Ah finals week. Stress stress stress stress... but, the final has been turned in and the group project given and now I have a whopping 6 days until fall semester starts.

Let's see... this weekend I went to Des Moines for my friend's wedding, which was lots of fun. While there, we went to the State Fair and you can read all about it all at Geek Buffet.

I had also forgotten what Iowa is like during primary season. Lots of Washington types were at the fair and Huckabee's Iowa headquarters was right by our hotel. Coming out of the airport, we saw a billboard that said "Are You Running for President?" Oiy. It might even be crazier than DC for your average-type person.

Anyway, I didn't review anything due to the stress of last week, so I'm quite behind! Let the catching up commence! So many books to talk about, I hardly know where to start. But let's start with some WWII YA novels, ok?


First up is The Girls They Left Behind by Bernice Thurman Hunter

Beryl/Natalie is a teenager in Toronto during the World War II. It's mostly written in diary form, but with a few-stand alone scenes scattered throughout--mostly towards the end of the book. The story deals with the feelings of always been left behind as she sees one more friend, relative, or neighbor off at the train station nearly every night--some of whom she will never see again. She drops out of school to work in an airplane factory and tries to go on with life, despite rations, black-outs, and no boys left to date.

Beryl (who hates her name and is trying to change it to Natalie, if only her friends and family would remember to call her as such) is a real voice dealing with the frustrations of always being left behind, of British girls snatching away the Canadian boys when they're stationed overseas, and in being laid off and having to go back to school when the war is over and the most of the boys come home. Her voice is very straight forward and matter-of-fact:

Dad had resurrected the Quebec heater from the garage and set it up in the kitchen so we would use less coal in the furnace. Coal was scarce these days because it was needed in factories like The Steel Company of Canada. Dad said the munitions factories practically ate it up by the ton.

I prefer more evocative prose and this language left me a little 'meh' on both the story and the character, but that's just me. I think it's still a good book about life on the home front and the hardships and heartbreaks the girls left behind had to endure.

Another book written with a similar voice that left me a little off is

For Freedom: The Story of a French Spy by Kimberly Brubaker Bradley

Based on the true story of Suzanne David, a teenager in Cherbourg, France, this is a first person narrative of a teenager turned Resistance spy. Suzanne is an aspiring opera singer who isn't that caught up in current events until Cherbourg beach is bombed while she's sitting on it. She watches one of her neighbors blow up and her best friend never recovers from the experience. Her strength in such an ordeal and the fact that her singing takes her throughout northern France leads the local resistance leader to recruit her as a spy.

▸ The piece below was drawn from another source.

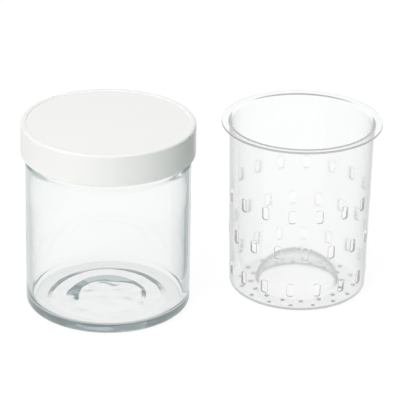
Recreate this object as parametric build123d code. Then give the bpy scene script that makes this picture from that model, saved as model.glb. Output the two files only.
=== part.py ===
from build123d import *
import os
from math import sqrt

# Yogurt jar set: a glass jar with a white screw lid and its sealing disc, and a
# slotted clear strainer that hangs in the jar's mouth and here stands beside it.
# Millimetres, +Z up, the table at z = 0. The jar's axis and the strainer's axis
# both lie on the X axis, and the origin is the middle of the set's footprint.

# ---------------------------------------------------------------- driving sizes

standing_gap = 15.4  # between the lid's edge and the flange of the strainer beside it

# Jar
jar_height = 97.7  # table to the top of the glass rim
body_radius = 42.8
glass_wall = 3.0
base_corner_radius = 3.5  # outside, between the wall and the base
floor_thickness = 4.2  # at the flat of the floor
floor_corner_radius = 3.0  # inside, between the floor and the wall
floor_dome_height = 0.6  # rise of the floor's middle above its flat
shoulder_step = 1.2  # how much narrower the neck is than the body
shoulder_height = 4.2  # length of the S-shaped shoulder, outside
inner_shoulder_height = 24.0  # the slower S inside, which ends level with the outer one
neck_height = 15.0  # from the top of the shoulder to the rim
rim_radius = 1.2  # rounding of the rim, inside and out
recess_radius = 31.5  # inner edge of the ring that the jar stands on
recess_depth = 0.65
recess_slope = 3.0  # width of the sloping edge of the recess
push_up_radius = 21.0  # the raised middle of the base
push_up_slope = 1.4  # width of its sloping edge
push_up_step = 1.2  # rise of its sloping edge
push_up_height = 0.6  # further rise of its domed middle

# Screw thread, single start and right-handed
thread_pitch = 5.0
thread_height = 1.4  # of the ridge on the neck
thread_crest = 1.2  # width of both ridges at their crests
flank_slope = 0.5  # axial widening of each flank per radial millimetre
thread_top_gap = 3.0  # from the rim down to the middle of the ridge's upper end
jar_thread_turns = 1.25
lid_thread_turns = 1.0
crest_play = 0.5  # jar ridge to the inside of the lid
neck_play = 0.6  # lid ridge to the neck
flank_gap = 0.35  # between the flanks, along the axis
thread_sink = 0.3  # how deep both ridges are rooted in their walls
thread_start_angle = -70.0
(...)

Now, she's not reporting on troop movements or anything, but passing messages from one spy to another. There's the adrenaline rush as she walks past Nazi soldiers with a note about the Normandy landing in her hat, but the hardest part is being able to get to her scheduled meetings without her parents finding out. One of my favorite parts was when she had to pass a message but it was time to go to church and she had to find a way to get her parents to let her stay at home, as they had no idea what she was really up to.

A good story for younger teens/ tweens on the French resistance the role young people played. But, as with The Girls They Left Behind, the straight forward, matter-of-fact narration left me a little less engaged than I would have liked. But that's just me.

Also, Good as Lily (review here) and Clarice Bean, Don't Look Now (review here) are now both available!